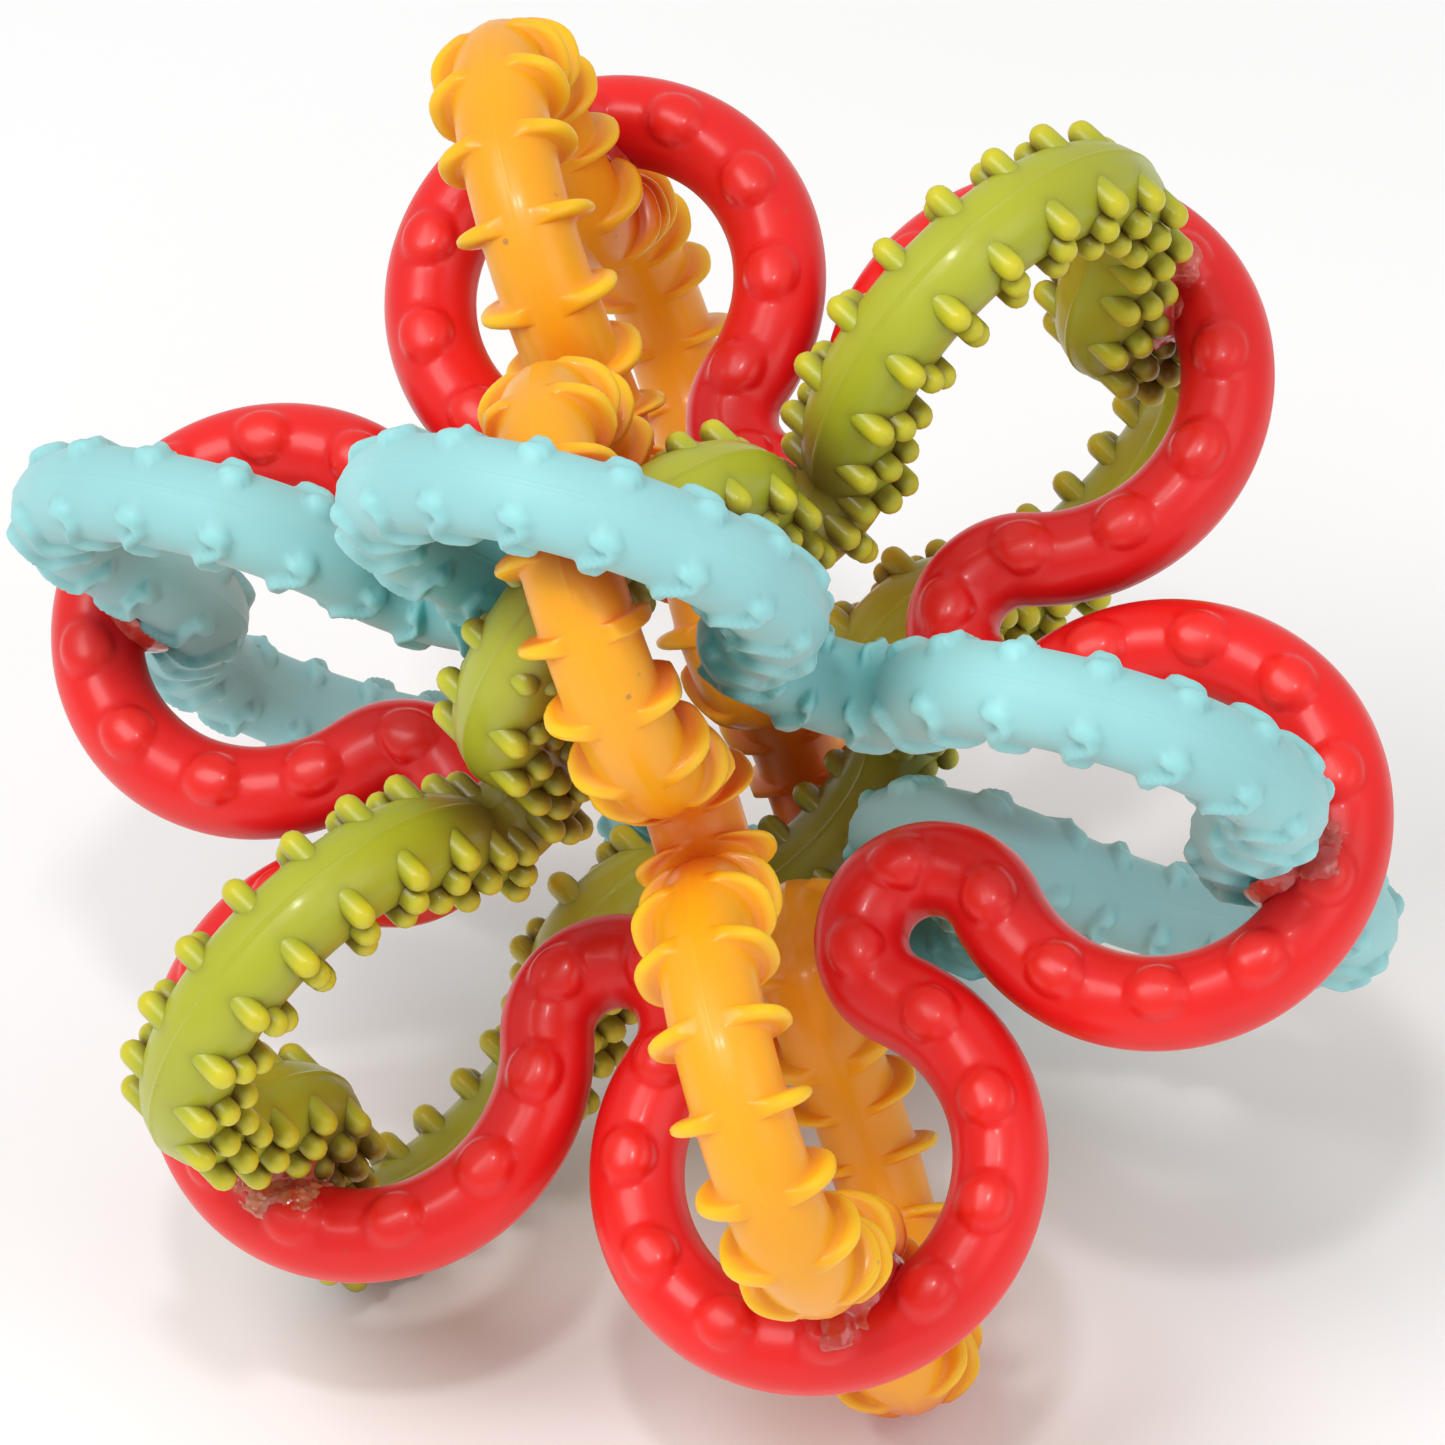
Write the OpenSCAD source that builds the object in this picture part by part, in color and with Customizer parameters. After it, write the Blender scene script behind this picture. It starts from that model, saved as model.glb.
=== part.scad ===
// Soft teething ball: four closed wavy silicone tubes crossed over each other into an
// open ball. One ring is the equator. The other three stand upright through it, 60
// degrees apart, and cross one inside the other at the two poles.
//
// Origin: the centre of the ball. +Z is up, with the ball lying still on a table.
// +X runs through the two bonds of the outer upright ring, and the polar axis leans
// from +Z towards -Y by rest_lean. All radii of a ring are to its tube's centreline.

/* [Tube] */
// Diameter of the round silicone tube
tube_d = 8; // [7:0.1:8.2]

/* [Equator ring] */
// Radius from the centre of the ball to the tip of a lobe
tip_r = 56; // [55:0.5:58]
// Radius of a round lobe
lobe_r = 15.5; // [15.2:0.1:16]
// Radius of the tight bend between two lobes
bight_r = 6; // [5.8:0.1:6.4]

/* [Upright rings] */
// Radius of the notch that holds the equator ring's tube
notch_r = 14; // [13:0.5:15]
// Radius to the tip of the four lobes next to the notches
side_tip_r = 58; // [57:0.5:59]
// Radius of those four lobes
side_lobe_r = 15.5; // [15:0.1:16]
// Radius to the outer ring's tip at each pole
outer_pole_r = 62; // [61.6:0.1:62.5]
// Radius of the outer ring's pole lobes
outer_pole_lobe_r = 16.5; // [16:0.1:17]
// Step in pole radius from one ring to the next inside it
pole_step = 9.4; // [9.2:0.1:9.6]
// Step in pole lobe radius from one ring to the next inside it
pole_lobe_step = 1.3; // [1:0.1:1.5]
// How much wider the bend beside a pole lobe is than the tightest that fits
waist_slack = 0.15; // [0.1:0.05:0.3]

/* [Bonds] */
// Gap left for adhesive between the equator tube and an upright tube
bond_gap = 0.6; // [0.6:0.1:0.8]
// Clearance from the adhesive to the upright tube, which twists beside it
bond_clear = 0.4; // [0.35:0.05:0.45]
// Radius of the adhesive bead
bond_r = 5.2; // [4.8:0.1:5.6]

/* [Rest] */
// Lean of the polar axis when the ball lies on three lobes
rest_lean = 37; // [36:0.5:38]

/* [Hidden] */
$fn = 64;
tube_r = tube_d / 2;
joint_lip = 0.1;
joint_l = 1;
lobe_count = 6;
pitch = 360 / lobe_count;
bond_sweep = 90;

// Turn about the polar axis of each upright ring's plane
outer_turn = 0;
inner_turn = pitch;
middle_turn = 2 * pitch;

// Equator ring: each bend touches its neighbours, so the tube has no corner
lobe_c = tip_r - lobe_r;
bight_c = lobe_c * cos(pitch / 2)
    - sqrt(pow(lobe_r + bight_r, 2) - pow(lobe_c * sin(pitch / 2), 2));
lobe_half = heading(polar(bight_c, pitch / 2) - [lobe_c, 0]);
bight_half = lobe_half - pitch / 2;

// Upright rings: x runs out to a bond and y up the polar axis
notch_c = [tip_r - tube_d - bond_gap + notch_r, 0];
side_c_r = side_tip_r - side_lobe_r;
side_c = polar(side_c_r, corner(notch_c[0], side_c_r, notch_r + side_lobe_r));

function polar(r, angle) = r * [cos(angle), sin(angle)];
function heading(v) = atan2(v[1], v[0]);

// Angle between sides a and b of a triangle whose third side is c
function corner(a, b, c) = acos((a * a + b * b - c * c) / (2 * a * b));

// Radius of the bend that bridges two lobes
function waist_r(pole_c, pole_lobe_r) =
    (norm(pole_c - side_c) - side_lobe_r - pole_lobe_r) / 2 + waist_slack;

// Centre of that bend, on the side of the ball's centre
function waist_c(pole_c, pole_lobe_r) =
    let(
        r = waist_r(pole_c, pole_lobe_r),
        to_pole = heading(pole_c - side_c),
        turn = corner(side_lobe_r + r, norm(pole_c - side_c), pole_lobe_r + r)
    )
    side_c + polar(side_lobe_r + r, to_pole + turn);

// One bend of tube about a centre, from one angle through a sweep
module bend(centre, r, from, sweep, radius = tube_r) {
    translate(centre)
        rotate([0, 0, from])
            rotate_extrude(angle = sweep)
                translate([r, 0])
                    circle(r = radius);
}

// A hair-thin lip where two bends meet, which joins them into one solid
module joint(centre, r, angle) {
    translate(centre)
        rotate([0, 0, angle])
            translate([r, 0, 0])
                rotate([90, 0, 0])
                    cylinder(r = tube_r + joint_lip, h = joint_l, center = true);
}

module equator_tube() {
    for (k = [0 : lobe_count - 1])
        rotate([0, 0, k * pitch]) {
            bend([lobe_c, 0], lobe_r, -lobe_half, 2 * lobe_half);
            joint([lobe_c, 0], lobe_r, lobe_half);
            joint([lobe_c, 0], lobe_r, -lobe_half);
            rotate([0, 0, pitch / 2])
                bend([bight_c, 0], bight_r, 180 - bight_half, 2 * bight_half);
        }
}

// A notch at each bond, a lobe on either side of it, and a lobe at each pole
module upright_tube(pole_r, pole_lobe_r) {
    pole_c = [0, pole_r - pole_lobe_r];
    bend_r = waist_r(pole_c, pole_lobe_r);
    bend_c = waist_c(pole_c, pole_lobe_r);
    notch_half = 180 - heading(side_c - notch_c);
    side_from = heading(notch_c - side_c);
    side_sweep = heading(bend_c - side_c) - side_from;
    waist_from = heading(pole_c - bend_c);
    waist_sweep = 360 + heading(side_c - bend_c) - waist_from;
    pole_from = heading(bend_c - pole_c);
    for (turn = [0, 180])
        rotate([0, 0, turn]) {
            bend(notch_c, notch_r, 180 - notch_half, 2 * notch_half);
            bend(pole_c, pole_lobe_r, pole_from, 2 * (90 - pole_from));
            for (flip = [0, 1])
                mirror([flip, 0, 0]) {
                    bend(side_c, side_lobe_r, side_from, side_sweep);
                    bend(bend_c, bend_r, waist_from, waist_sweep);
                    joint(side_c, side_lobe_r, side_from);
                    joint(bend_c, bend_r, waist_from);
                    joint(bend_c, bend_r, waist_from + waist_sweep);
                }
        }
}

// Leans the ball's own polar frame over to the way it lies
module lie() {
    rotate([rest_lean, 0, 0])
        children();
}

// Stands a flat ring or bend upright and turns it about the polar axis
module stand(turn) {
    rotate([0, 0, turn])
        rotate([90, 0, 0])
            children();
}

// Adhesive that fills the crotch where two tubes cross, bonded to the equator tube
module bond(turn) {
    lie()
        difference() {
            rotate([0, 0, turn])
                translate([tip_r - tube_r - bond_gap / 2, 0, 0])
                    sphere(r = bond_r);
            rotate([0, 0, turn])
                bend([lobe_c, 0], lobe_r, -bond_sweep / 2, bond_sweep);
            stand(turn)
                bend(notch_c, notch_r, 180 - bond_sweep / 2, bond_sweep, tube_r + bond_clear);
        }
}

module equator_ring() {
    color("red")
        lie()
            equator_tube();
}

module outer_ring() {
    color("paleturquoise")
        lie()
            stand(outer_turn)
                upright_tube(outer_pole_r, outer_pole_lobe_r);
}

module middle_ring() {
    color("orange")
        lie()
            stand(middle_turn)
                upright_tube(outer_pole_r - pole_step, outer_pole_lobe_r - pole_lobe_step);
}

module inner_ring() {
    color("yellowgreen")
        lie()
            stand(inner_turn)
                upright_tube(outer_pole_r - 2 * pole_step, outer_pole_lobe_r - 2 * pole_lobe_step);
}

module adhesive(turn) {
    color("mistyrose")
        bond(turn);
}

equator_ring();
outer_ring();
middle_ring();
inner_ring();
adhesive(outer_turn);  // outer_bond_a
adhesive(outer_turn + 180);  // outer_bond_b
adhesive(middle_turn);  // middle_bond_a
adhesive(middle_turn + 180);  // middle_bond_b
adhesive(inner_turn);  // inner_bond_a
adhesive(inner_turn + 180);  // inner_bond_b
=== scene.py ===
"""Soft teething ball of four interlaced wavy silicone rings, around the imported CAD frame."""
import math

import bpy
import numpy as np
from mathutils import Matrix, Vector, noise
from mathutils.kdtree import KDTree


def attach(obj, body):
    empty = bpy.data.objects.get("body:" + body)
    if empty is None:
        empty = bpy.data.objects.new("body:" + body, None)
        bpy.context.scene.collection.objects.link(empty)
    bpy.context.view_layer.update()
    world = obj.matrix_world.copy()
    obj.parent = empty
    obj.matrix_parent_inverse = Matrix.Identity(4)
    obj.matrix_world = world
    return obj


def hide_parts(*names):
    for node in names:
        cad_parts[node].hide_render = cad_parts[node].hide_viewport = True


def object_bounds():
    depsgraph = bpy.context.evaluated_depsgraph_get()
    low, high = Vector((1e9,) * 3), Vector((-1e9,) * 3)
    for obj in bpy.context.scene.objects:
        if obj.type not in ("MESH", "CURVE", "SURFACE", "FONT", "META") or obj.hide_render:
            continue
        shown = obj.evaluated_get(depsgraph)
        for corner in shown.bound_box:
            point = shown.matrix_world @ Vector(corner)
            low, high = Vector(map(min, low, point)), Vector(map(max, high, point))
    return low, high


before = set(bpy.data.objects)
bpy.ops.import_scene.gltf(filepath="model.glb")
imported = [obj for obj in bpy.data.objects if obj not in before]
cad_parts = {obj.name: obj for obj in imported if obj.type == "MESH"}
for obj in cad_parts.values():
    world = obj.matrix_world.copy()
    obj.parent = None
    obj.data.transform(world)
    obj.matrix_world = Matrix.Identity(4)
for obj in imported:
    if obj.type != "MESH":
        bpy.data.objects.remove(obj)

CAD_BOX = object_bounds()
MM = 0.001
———
Copy exactly the lines that run from the first line of the data to the line containing "bight_r = 6; // [5.8:0.1:6.4]", please, with both ends included and nothing else.

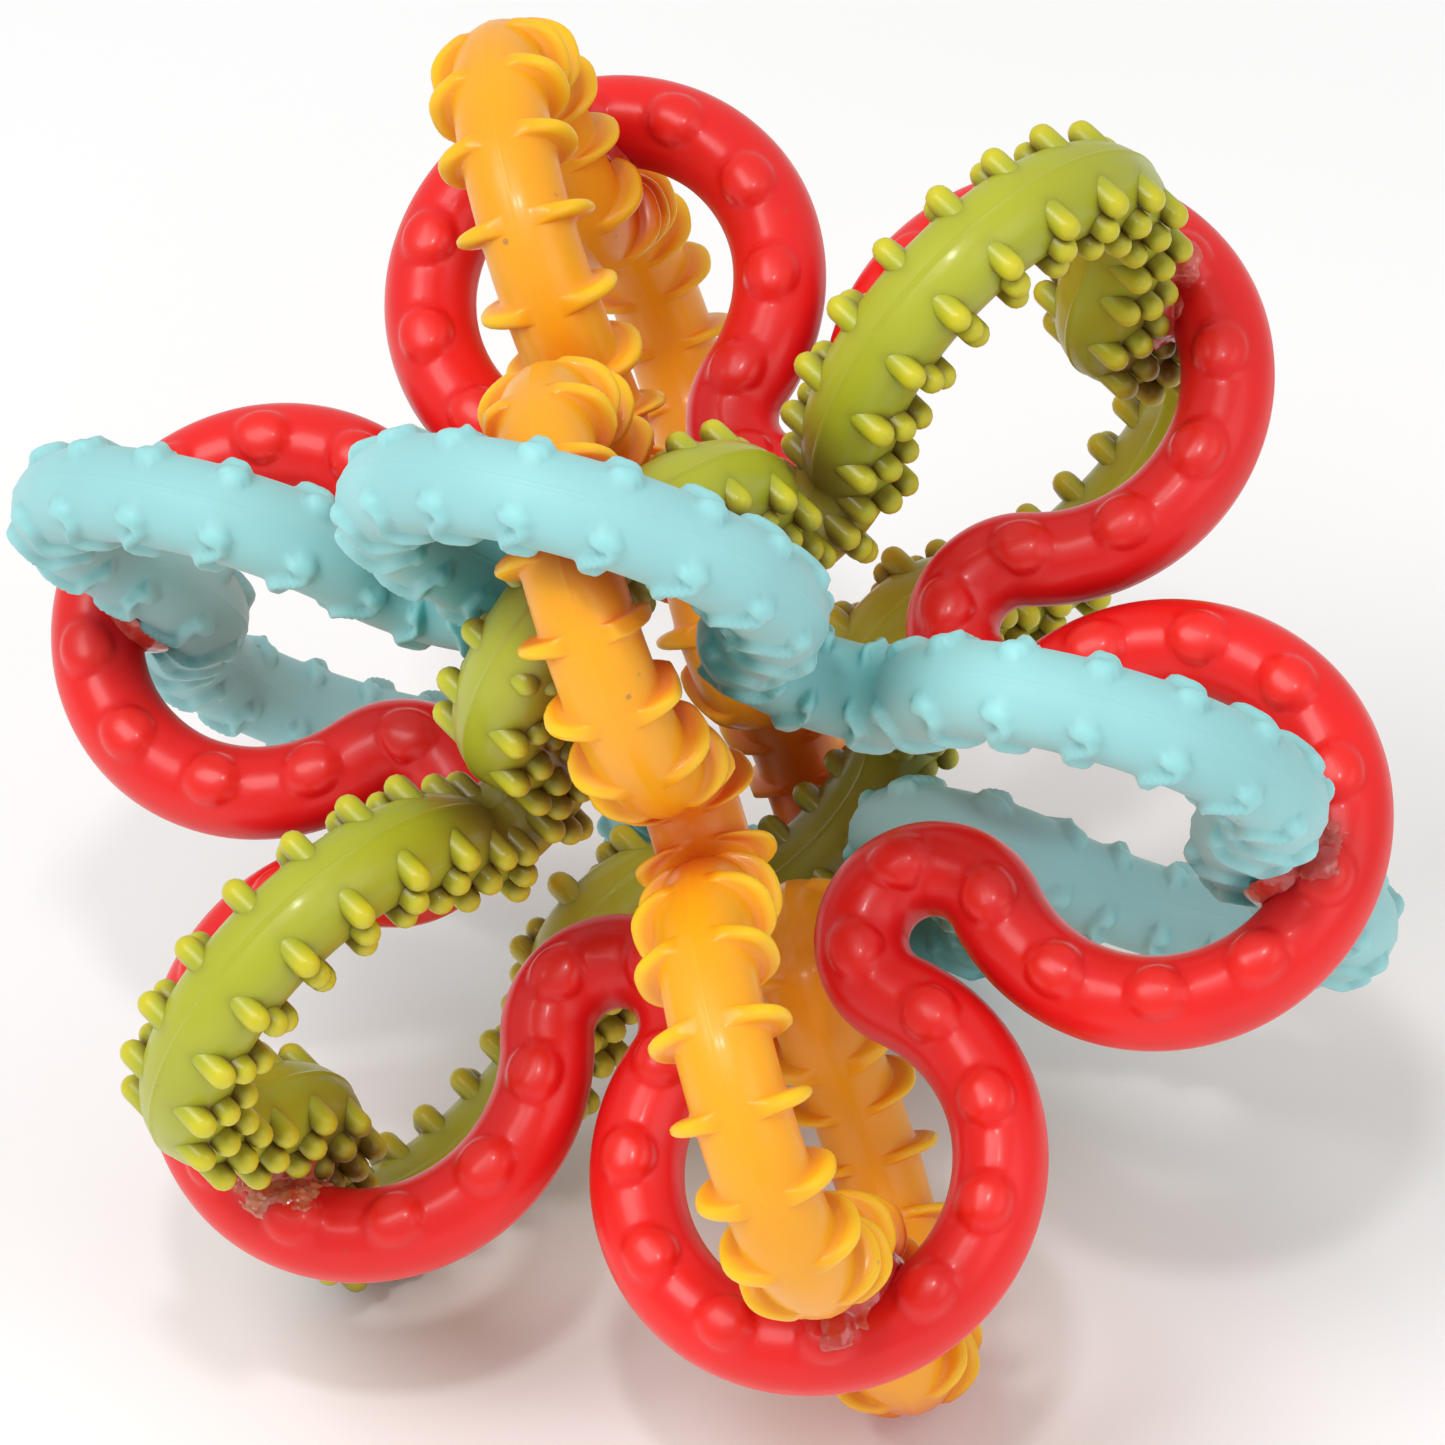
Write the OpenSCAD source that builds the object in this picture part by part, in color and with Customizer parameters. After it, write the Blender scene script behind this picture. It starts from that model, saved as model.glb.
=== part.scad ===
// Soft teething ball: four closed wavy silicone tubes crossed over each other into an
// open ball. One ring is the equator. The other three stand upright through it, 60
// degrees apart, and cross one inside the other at the two poles.
//
// Origin: the centre of the ball. +Z is up, with the ball lying still on a table.
// +X runs through the two bonds of the outer upright ring, and the polar axis leans
// from +Z towards -Y by rest_lean. All radii of a ring are to its tube's centreline.

/* [Tube] */
// Diameter of the round silicone tube
tube_d = 8; // [7:0.1:8.2]

/* [Equator ring] */
// Radius from the centre of the ball to the tip of a lobe
tip_r = 56; // [55:0.5:58]
// Radius of a round lobe
lobe_r = 15.5; // [15.2:0.1:16]
// Radius of the tight bend between two lobes
bight_r = 6; // [5.8:0.1:6.4]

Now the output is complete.